The organisers, a pair of experienced workshop leaders from the Centre for Sustainable Energy, had prepared maps of locations where conditions might be feasible according to various criteria such as orientation and visibility for solar, and elevation and distance from habitation for wind, in the four parishes of Tisbury, West Tisbury, Hindon and Fonthill Gifford.

Those of us taking part were invited to first consider places we each considered ‘special to us personally’, and places ‘not so special’. ‘Special’ could mean whatever we liked. This was an icebreaker, and we were asked to put coloured stickies on a huge wall-map.

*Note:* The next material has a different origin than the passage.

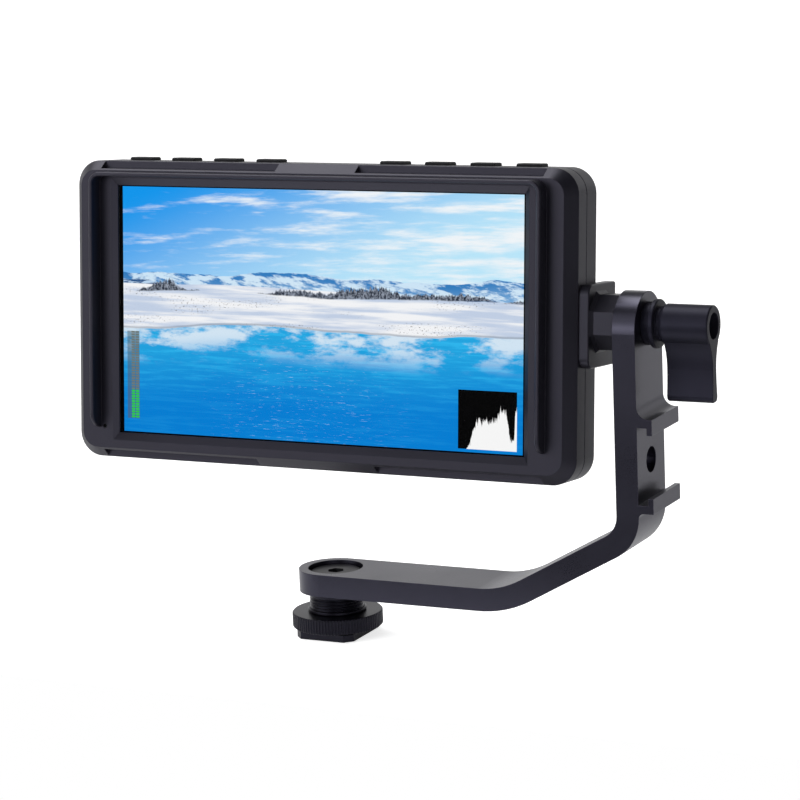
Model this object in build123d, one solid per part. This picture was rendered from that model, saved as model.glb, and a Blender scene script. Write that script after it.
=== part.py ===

Then, in tables of about six, we got down to the nitty gritty of discussing the pros and cons of potential ground-mounted solar and wind sites – not easy in our beautiful corner of rural Wiltshire.

It’s fair to say the room was abuzz with controversy, pitting the need for renewables and home-grown energy security against the potential eyesores and hazards (proven and unproven) of turbines and solar panels. The wall-map was soon plastered with a rich tapestry of colourful opinion, which will doubtless be quite a challenge for the CSE team to summarise. Their report is awaited with eager anticipation.

The workshop was just the first step in an ongoing process involving a survey, further analyses and events, not just in our area, but also in five other parts of Wiltshire in conjunction with Wiltshire Council. Tisbury was specifically chosen for being in a National Landscape area. The conclusions will not be binding in any way, but it’s hoped that the Council environmental team will be better able to understand the attitudes and feelings of the different communities in Wiltshire as we all go forward over the next decade or so towards net zero.

Local Power Plan

Another element of this important journey is the government’s recently announced Local Power Plan – a major boost for local and community-owned clean energy nationwide. The plan sets out how communities like ours in and around Tisbury will be able to directly benefit from the energy they help to produce. As ever, the crucial ingredient is money, and the government has pledged to provide ‘up to £1 billion of funding’, hands-on support, better business models and policy ambition and regulatory reform so that local projects can be developed at scale across the UK.

We, at NCE, intend to make the best of this opportunity, perhaps by developing a local energy generation and purchasing network in which local households and businesses can ‘plug into’ cheaper greener power generated by a whole variety of community-owned mainly rooftop solar installations within our local electricity substation area.

Hopefully, we can make a start this summer – so watch this space.